Het totaal van de kosten bedraagt aldus (€ 1.948+€23,20+€ 239,94=) € 2.211,14.

6.Beslissing

- vernietigt de uitspraak van de rechtbank;
- verklaart het beroep gegrond;
- vernietigt de uitspraak van de inspecteur;
- wijst de zaak terug naar de heffingsambtenaar om opnieuw uitspraak te doen nadat belanghebbende is gehoord inzake het door hem gemaakte bezwaar;
- veroordeelt de heffingsambtenaar in de kosten van belanghebbende tot een bedrag van € 2.211,14; en
- gelast de heffingsambtenaar aan belanghebbende het betaalde griffierecht ad € 41 (beroep bij de rechtbank) en € 115 (hoger beroep bij het Hof), in totaal € 156 te vergoeden.
De uitspraak is gedaan door mr. E.F. Faase, lid van de belastingkamer, in tegenwoordigheid van mr.

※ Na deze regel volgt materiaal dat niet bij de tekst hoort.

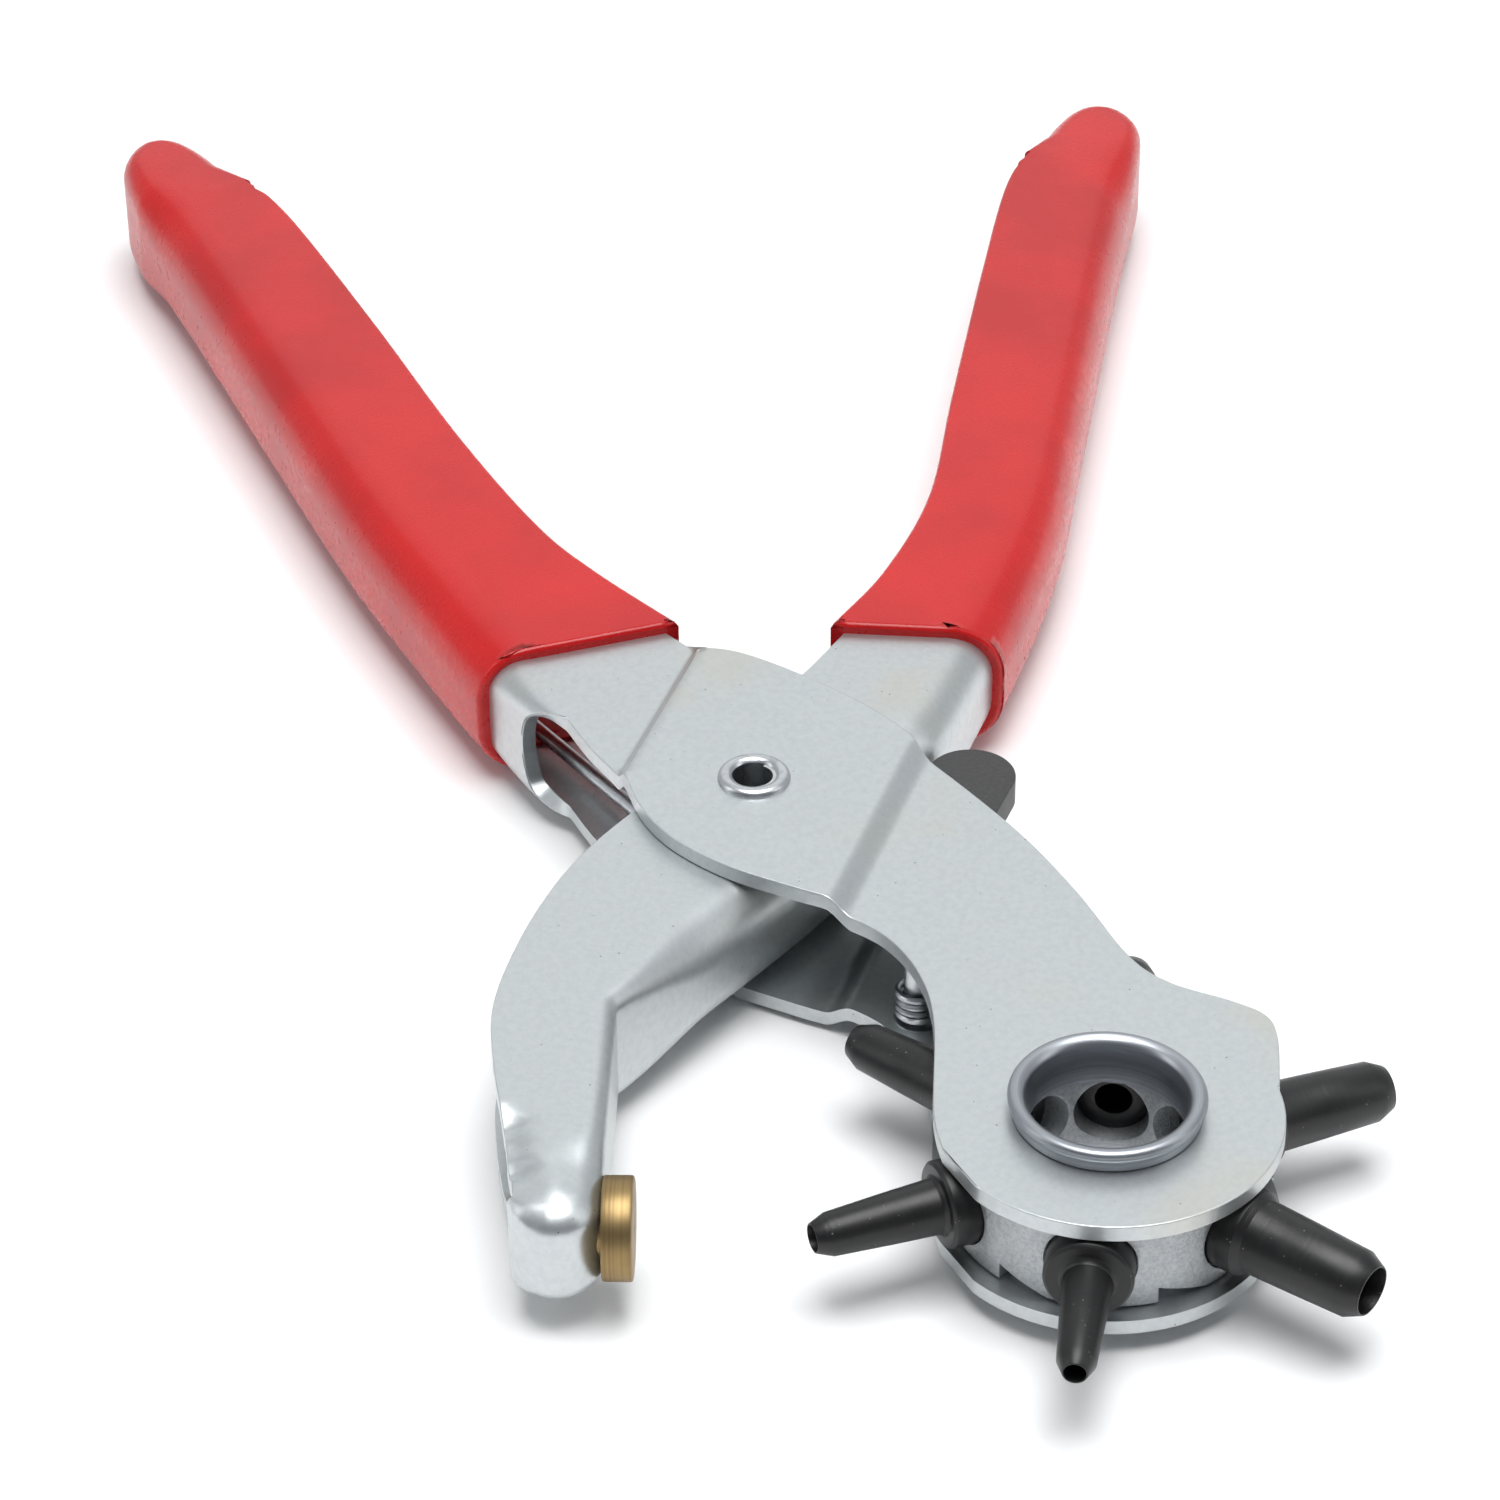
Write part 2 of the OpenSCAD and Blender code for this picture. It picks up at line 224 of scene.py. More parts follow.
class Graph:
    """The node tree of one finish."""

    def __init__(self, name: str, base: tuple[float, float, float]) -> None:
        """Makes a material with one Principled shader.

        Args:
            name: The material's name.
            base: The plain base colour.
        """
        self.material = bpy.data.materials.new(name)
        self.material.use_nodes = True
        self.tree = self.material.node_tree
        self.shader = self.tree.nodes["Principled BSDF"]
        self.shader.inputs["Base Color"].default_value = (*base, 1.0)
        self.material.diffuse_color = (*base, 1.0)

    def add(self, kind: str, settings: dict, sockets: dict) -> bpy.types.Node:
        """Adds any node.

        Args:
            kind: The node's type.
            settings: Its own properties.
            sockets: Values or links of its input sockets, by name or number.

        Returns:
            The node.
        """
        node = self.tree.nodes.new(kind)
        for key, value in settings.items():
            setattr(node, key, value)
        for key, value in sockets.items():
            if isinstance(value, Value):
                value = value.socket
            if isinstance(value, bpy.types.NodeSocket):
                self.tree.links.new(value, node.inputs[key])
            else:
                node.inputs[key].default_value = value
        return node

    def place(
        self, matrix: Matrix, stretch: tuple[float, float, float] = (1, 1, 1)
    ) -> bpy.types.NodeSocket:
        """Object coordinates in millimetres, in a piece's own axes.

        Args:
            matrix: Where the piece's own axes are, in millimetres.
            stretch: Scale along each axis after that.

        Returns:
            The coordinate socket.
        """
        inverse = matrix.inverted()
        own_axes = {
            "Rotation": inverse.to_euler("XYZ"),
            "Location": inverse.translation * MM,
            "Vector": self.add("ShaderNodeTexCoord", {}, {}).outputs["Object"],
        }
        coords = self.add("ShaderNodeMapping", {"vector_type": "POINT"}, own_axes).outputs[0]
        scale = {"Scale": tuple(s / MM for s in stretch), "Vector": coords}
        return self.add("ShaderNodeMapping", {"vector_type": "POINT"}, scale).outputs[0]

    def noise(self, coords: object, scale: float, detail: float = 3.0, rough: float = 0.55) -> Value:
        """Cloudy noise, with its scale in waves per millimetre.

        Args:
            coords: The coordinate socket.
            scale: Waves per millimetre.
            detail: Octaves.
            rough: Strength of the finer octaves.

        Returns:
            The noise, about 0 to 1.
        """
        sockets = {"Vector": coords, "Scale": scale, "Detail": detail, "Roughness": rough}
        return Value(self, self.add("ShaderNodeTexNoise", {}, sockets).outputs[0])

    def specks(self, coords: object, scale: float, size: float) -> Value:
        """Small scattered specks, 1 inside a speck and 0 outside.

        Args:
            coords: The coordinate socket.
            scale: Cells per millimetre.
            size: Radius of a speck, as a share of a cell.

        Returns:
            The mask.
        """
        cells = self.add("ShaderNodeTexVoronoi", {}, {"Vector": coords, "Scale": scale})
        chosen = self.noise(coords, scale * 0.31, 1.0).step(0.56, 0.66)
        return Value(self, cells.outputs["Distance"]).step(size, size * 0.45) * chosen

    def rings(self, matrix: Matrix, scale: float) -> Value:
        """Turning marks: noise that runs round the Z axis of a piece.

        Args:
            matrix: The piece's own axes.
            scale: Marks per millimetre.

        Returns:
            The noise, about 0 to 1.
        """
        axes = self.add("ShaderNodeSeparateXYZ", {}, {0: self.place(matrix)})
        x, y, z = (Value(self, axes.outputs[i]) for i in range(3))
        radius = x._math("SQRT", x * x + y * y)
        joined = self.add("ShaderNodeCombineXYZ", {}, {0: radius, 1: 0.0, 2: z})
        return self.noise(joined.outputs[0], scale, 2.0, 0.7)

    def mix(self, factor: object, first: object, second: object) -> bpy.types.NodeSocket:
        """Mixes two colours.

        Args:
            factor: 0 for the first and 1 for the second.
            first: The first colour or its socket.
            second: The second colour or its socket.

        Returns:
            The mixed colour.
        """
        sockets = {0: factor}
        for key, colour in ((6, first), (7, second)):
            sockets[key] = (*colour, 1.0) if isinstance(colour, tuple) else colour
        return self.add("ShaderNodeMix", {"data_type": "RGBA"}, sockets).outputs[2]

    def dress(self, colour: object, rough: Value, height: Value, depth: float, **fixed: float) -> None:
        """Links the shader.

        Args:
            colour: The base colour's socket.
            rough: The roughness.
            height: The bump's height, 0 to 1.
            depth: The bump's depth in millimetres.
            fixed: Values of other sockets, by name with _ for a space.
        """
        links = self.tree.links
        links.new(colour, self.shader.inputs["Base Color"])
        links.new(rough.clamp(0.04, 1.0).socket, self.shader.inputs["Roughness"])
        bump = self.add("ShaderNodeBump", {}, {"Height": height, "Strength": 1.0, "Distance": depth * MM})
        links.new(bump.outputs[0], self.shader.inputs["Normal"])
        for name, value in fixed.items():
            self.shader.inputs[name.replace("_", " ")].default_value = value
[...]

E.G. van der Laan als griffier. De beslissing is op 15 januari 2014 in het openbaar uitgesproken.
Tegen deze uitspraak kan binnen zes weken na de verzenddatum beroep in cassatie worden ingesteld bij de Hoge Raad der Nederlanden (belastingkamer), Postbus 20303, 2500 EH Den Haag. Daarbij moet het volgende in acht worden genomen:
1.. bij het beroepschrift wordt een afschrift van deze uitspraak overgelegd.
2. het beroepschrift moet ondertekend zijn en ten minste het volgende vermelden:
a. de naam en het adres van de indiener;
b. een dagtekening;
c. een omschrijving van de uitspraak waartegen het beroep in cassatie is gericht;
d. de gronden van het beroep in cassatie.
Voor het instellen van beroep in cassatie is griffierecht verschuldigd. Na het instellen van beroep in cassatie ontvangt de indiener een nota griffierecht van de griffier van de Hoge Raad.
In het cassatieberoepschrift kan de Hoge Raad verzocht worden om de wederpartij te veroordelen in de proceskosten.